Taste. To finish, add 1/8 teaspoon freshly-ground black pepper and 1/4 teaspoon salt. Pulse again. Place in serving bowl and drizzle with additional olive oil. Serve with chopped vegetables.
Prep time: 15 minutes Serves: makes about 3 cups fruit salad
Ingredients: Can use any fresh, seasonal fruit 1 cup Blackberries, halved 4 White Peaches, cubed 2 Apricots, cubed 1 cup Cherries, pitted and halved 3 Plums, cubed 2 tsp. White or Cane Sugar juice of 1/2 Orange 1/4 cup Brandy
Assembly: Chop all of the fruit and put into a bowl. Sprinkle with sugar. Pour orange juice over fruit. Add brandy.
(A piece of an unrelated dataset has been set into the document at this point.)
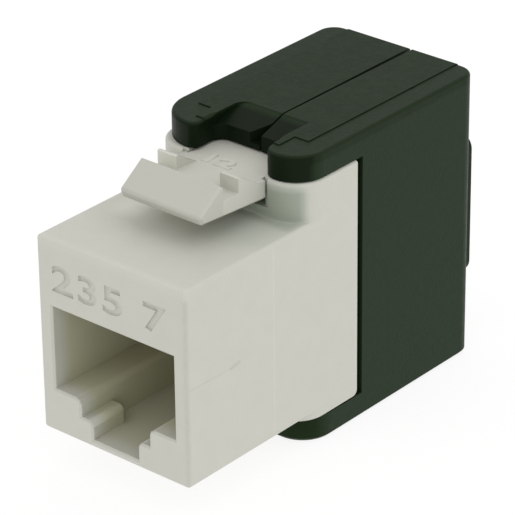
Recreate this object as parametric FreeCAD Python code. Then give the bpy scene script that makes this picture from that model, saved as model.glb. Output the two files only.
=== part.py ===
import FreeCAD, Part
import math
import os

# Tool-less keystone jack: a moulded front housing with a plug port, a spring latch
# and rear hinge knuckles; contacts, circuit board and wire block inside it; and two
# doors that swing on vertical pegs and press the wires home as they close.
#
# Construction axes: X across, Y back from the port's front face, Z up from the
# underside of the housing's neck. place() moves the finished solids so that the
# origin is the centre of the footprint, on the surface that the jack stands on.

V = FreeCAD.Vector

# ---- housing -------------------------------------------------------------------
HOUSING_W = 14.5          # neck and rear block, side to side
NECK_H = 16.2             # neck, underside to top
BLOCK_Y = 12.65           # front of the taller rear block
BLOCK_END_Y = 19.45       # rear of the block's side walls
BLOCK_RISE = 3.15         # rear block above the neck
BLOCK_DROP = 0.62         # rear block below the neck
BLOCK_CORNER_R = 2.65     # vertical corners round the hinge knuckles
HOUSING_WALL = 1.35       # side walls of the rear bay
EDGE_R = 0.3              # outer edges of the neck
BLOCK_EDGE_R = 0.3        # block's top edge, front and sides
BLOCK_REAR_R = 0.25       # its rear edge, above
BLOCK_FOOT_R = 0.5        # and below

# ---- plug port -----------------------------------------------------------------
PORT_W = 11.9
PORT_FLOOR_Z = 3.65
PORT_TOP_Z = 10.6
PORT_DEPTH = 12.0
STEP_R = 0.5              # corners of the steps beside the latch slot
PORT_MOUTH_BEVEL = 0.15   # broken edge round the mouth
WIDE_SLOT_W = 6.8         # upper step of the latch slot
WIDE_SLOT_H = 1.5
NARROW_SLOT_W = 4.5       # lower step of the latch slot
SLOT_FLOOR_Z = 0.6
CATCH_DEPTH = 3.4         # ledges that hold the plug's latch

# ---- latch ---------------------------------------------------------------------
LATCH_W = 7.86
LATCH_NOSE_Y = 5.4
LATCH_NOSE_Z = 18.8
LATCH_TIP_Y = 5.8
LATCH_TIP_Z = 18.1
LATCH_NOSE_R = 0.35       # rounded front of the wedge
RIDGE_Y = 7.85            # top of the snap wedge
RIDGE_Z = 20.5
RIDGE_CROWN = 0.15        # flat cut off the wedge's top edge
PANEL_SLOT = 1.75         # room for the panel between wedge and stops
ARM_TOP_Z = 19.25
ARM_BOTTOM_Z = 17.6
STOP_W = 1.8              # each panel stop, across
STOP_RISE = 1.15
STOP_LEN = 2.3
STOP_CREST = 0.25         # flat on top of each stop
TAIL_W = 7.0              # arm where it enters the block
TAIL_START_Y = 12.75
LATCH_PIVOT_Y = 16.0
LATCH_PIVOT_Z = 18.3
LATCH_ROOT_R = 1.0
LATCH_GAP = 0.2           # slits beside the arm's tail
LATCH_ROOM = 0.6          # free space under it
LATCH_BEVEL = 0.2         # broken edges at the wedge's ends
TAIL_DROP = 0.1           # tail's top, below the head's

# ---- hook under the neck, behind the panel's lower edge --------------------------
HOOK_DROP = 1.2
HOOK_T = 0.6
LIP_DROP = 0.45           # small lip in front of the panel
LIP_LEN = 1.4

# ---- doors ---------------------------------------------------------------------
HINGE_INSET = 2.05        # hinge axis, in from the housing's side
HINGE_Y = 15.15
HORN_W = 4.1              # front end of each door arm, side to side
HORN_Y = 12.95
HORN_INNER_R = 0.65
HORN_FLAT = 0.05          # between its inner and outer rounds
RIGHT_HORN_W = 3.9        # right door's upper horn
RIGHT_HORN_Y = 12.87
RIGHT_HORN_INNER_R = 1.3
BASE_HORN_Y = 13.45       # lower arms stop a little shorter
BASE_HORN_INNER_R = 0.8
BASE_HORN_FLAT = 0.5
PEG_R = 1.0
PEG_LEN = 1.2
HINGE_FIT = 0.05          # radial clearance of the peg in its socket
DOOR_FIT = 0.08           # door arms over and under the rear block
TOP_ARM_T = 2.05
BOTTOM_ARM_T = 2.12
DOOR_SIDE_T = 1.3
DOOR_BACK_T = 1.4
DOOR_REAR_Y = 34.1
DOOR_SLIT = 0.55          # gap behind the block's side walls
DOOR_CORNER_R = 1.5       # vertical rear corners
DOOR_EDGE_R = 0.3         # rim above
DOOR_BASE_BEVEL = 0.3     # rim below
SEAM_X = 0.85             # meeting line of the doors, right of centre
SEAM_GAP = 0.14           # between the doors at the scoop
SEAM_GAP_REAR = 0.34
SCOOP_Y = 15.85           # finger scoop between the horns, over the latch's tail
SCOOP_END_Y = 18.5
SCOOP_DROP = 0.8
SCOOP_CORNER_R = 1.0
SCOOP_REAR_R = 1.0        # left door's rear corner of the scoop
NOTCH_LEN = 1.4           # left door's notch beside the seam
NOTCH_W = 0.95
NOTCH_LIP = 0.45          # thickness left under it
BAND_W = 1.9              # flat band along the outer edge of the top
BAND_FRONT_W = 3.2        # and its wider part, on the horn
BAND_Y = 16.0
FIELD_RISE = 0.08         # rest of the top, above the band
FIELD_Y = 14.2            # its front end, on the horn
BOSS_W = 12.3             # raised pad round the cable hole
BOSS_H = 12.0
BOSS_T = 0.9
BOSS_CORNER_R = 1.1
CABLE_R = 3.25
CABLE_Z = 9.25

# ---- insides -------------------------------------------------------------------
FIT = 0.08                # parts pressed together on assembly
BAY_BOTTOM_Z = 1.2
BAY_TOP_Z = 15.5
CARRIER_T = 2.0           # contact carrier behind the port
CARRIER_RISE = 2.9        # carrier's top above the port's
TONGUE_Y = 2.4            # carrier's tongue reaches forward to here
TONGUE_T = 1.5
TONGUE_W = 9.4
CONTACT_PITCH = 1.016
CONTACT_COUNT = 8
CONTACT_W = 0.4
CONTACT_T = 0.25
CONTACT_RISE = 0.4        # contacts run this far above the port's top
CONTACT_FRONT_Y = 3.9
CONTACT_BEND_R = 0.45
CONTACT_TIP_Y = 10.3
CONTACT_REACH = 2.3       # and their tips hang this far below it
CONTACT_GROOVE = 0.55
BOARD_T = 1.0
BOARD_GAP = 0.15
PAD_HOLE = 0.6            # square holes for the contacts' tails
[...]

Toss together and put in refrigerator to macerate for at least an hour.
Serve on its own or with ice cream, brownies, sponge cake or anything that can also soak up the syrup.
This is my all-time favorite brownie recipe. After discovering how easy and delicious it was to make these, I never went back to the box again. This recipe has been internationally road-tested and the results devoured on a multi-national level. It is always a hit when I make it. Today was no exception.
It is from the March 1990 issue of Food & Wine magazine and was named “River Oaks Brownies.” Unfortunately, I have not been able to find the recipe on the website for the magazine. Also, due to copyright issues, I don’t feel as though it is appropriate for me to type it in and re-publish it here. It isn’t my property to do that.
So, I will leave you with one last longing look at them. If you’d made it to our picnic today, you could have had some, too. They are now nicknamed “shameless,” because when trying to decide who got to take them home, we each, in turn, confessed that we’d eaten at least three apiece.